Cumhuriyet rejiminin ülkemizde kök salma ve oturması süreçlerinde en büyük engel, devrim yaşanan ülkelerde olabileceği gibi bunun bir de “karşıdevrim” atağının olacağıdır. Bu bağlamda, ülkemizdeki yeni idareyi içlerine sindiremeyenler, yıllar boyunca rejimimizi çökertmek için hem masa başında hem de sahada girişimlerde bulunmuşlardır.
Yine esasında, Cumhuriyet Rejimini, diğer otoriter ve totaliter rejimlerden ayıran en büyük fark, ne olursa olsun, yönetimin halkın elinde olmasıdır. İster direkt yönetim olsun ister temsili parlamenter demokrasi yoluyla olsun, ülkenin kaderinde milletin iradesinin olması, cumhuriyeti diğer kökleri mazide kalan yönetim biçimlerinden ayırmaktadır. Bu bağlamda, özellikle Osmanlı İmparatorluğu özelinde baktığımızda… Sultanın–padişahın kul ve kölesi olan insancıklar… Modern Türkiye Cumhuriyetinde yurttaş statüsüne kavuşarak, özerk bir birey olmuşlardır. İşte aslında cumhuriyet rejiminin ülkemize kazandırdığı bu köklü reformlar; harf inkılabı, kılık kıyafet değişikliği, eğitimin birliği, Saltanat ve Hilafetin ilga edilmesi; bazılarının özlemle anmalarına rağmen, ülkemizin uygarlık ailesine adım atmasının en önemli kilometre taşlarından idi.
Bugün baktığımızda, karşıdevrimcilerin ve numaracı cumhuriyet sevdalılarının anlayamadıkları şey… ATATÜRK CUMHURİYETİ’NİN tüm doğal engellere ve beşeri salvolara rağmen, bir dava sahibi Osmanlı zabitanlarının bunu rüya olarak bırakmamaları, büyük bir azim ve kararlılıkla yaşama teyellemeleri idi.
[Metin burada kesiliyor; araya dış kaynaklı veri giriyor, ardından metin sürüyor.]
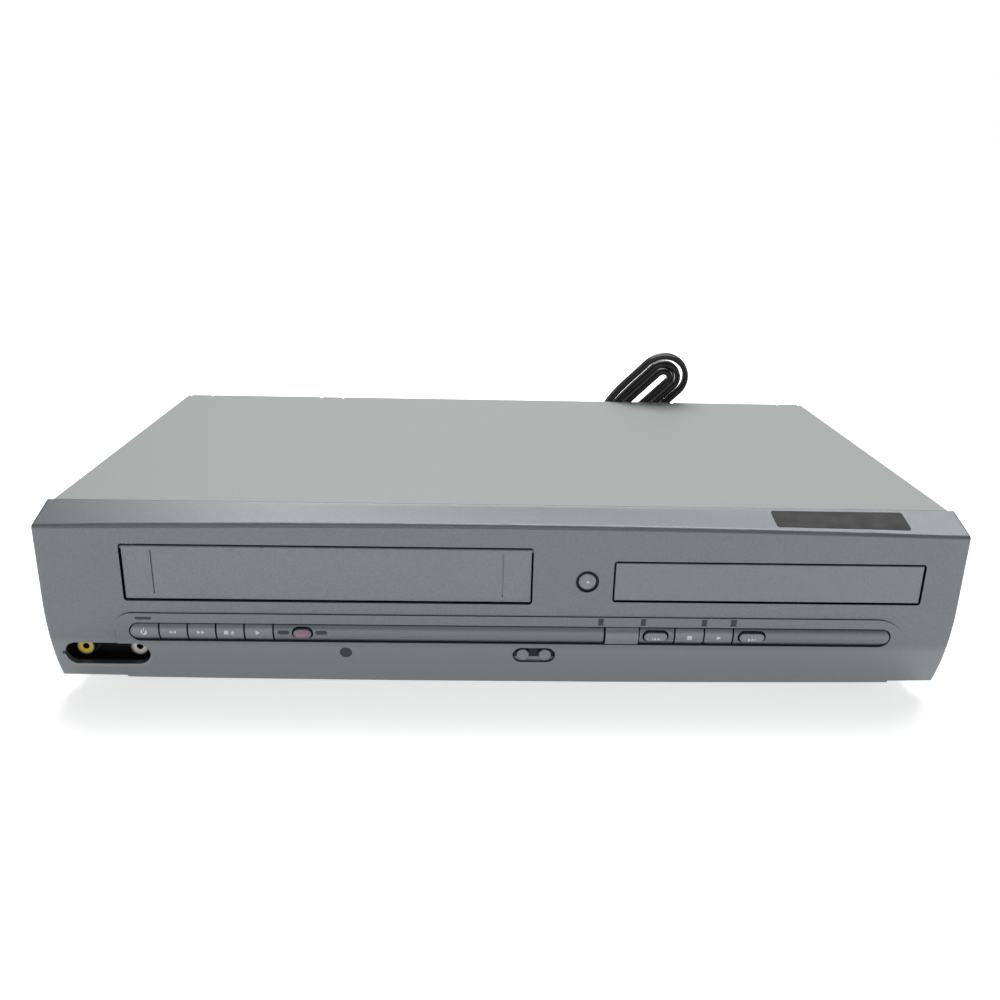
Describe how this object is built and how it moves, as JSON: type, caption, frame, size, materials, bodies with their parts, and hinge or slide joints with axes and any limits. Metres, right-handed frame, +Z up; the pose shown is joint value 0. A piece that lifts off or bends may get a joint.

Bu bağlamda, karşıdevrimci diye adlandırılan kesimler kendilerinde heyulaya neden olan cumhuriyet ve kazanımları dairesinde fırsat buldukça Atatürk Türkiye’sinin cumhuriyet ve demokrasi ayaklarına bir canavara saldırır gibi saldırdılar.
Ne ki… Esasında kafalarında tahayyül ettikleri şeyler, mesela, yeni Osmanlıcılık ancak bir heyula olabilirdi. Çünkü dünyanın gidişatı ile Türkiye Cumhuriyeti’nin gidişatı atbaşı iken, hayalâlemlerinde dolaşanlar, hâlen cumhuriyetin, “fikri hür, vicdanı hür, irfanı hür” düsturuna ayak uyduramadılar. Eskiye ricat için de ellerinden geleni de yapmaktalar. Ama nafile… Atamızın ifade ettiği gibi, Cumhuriyet, dünya döndükçe, ilelebet payidar olacaktır.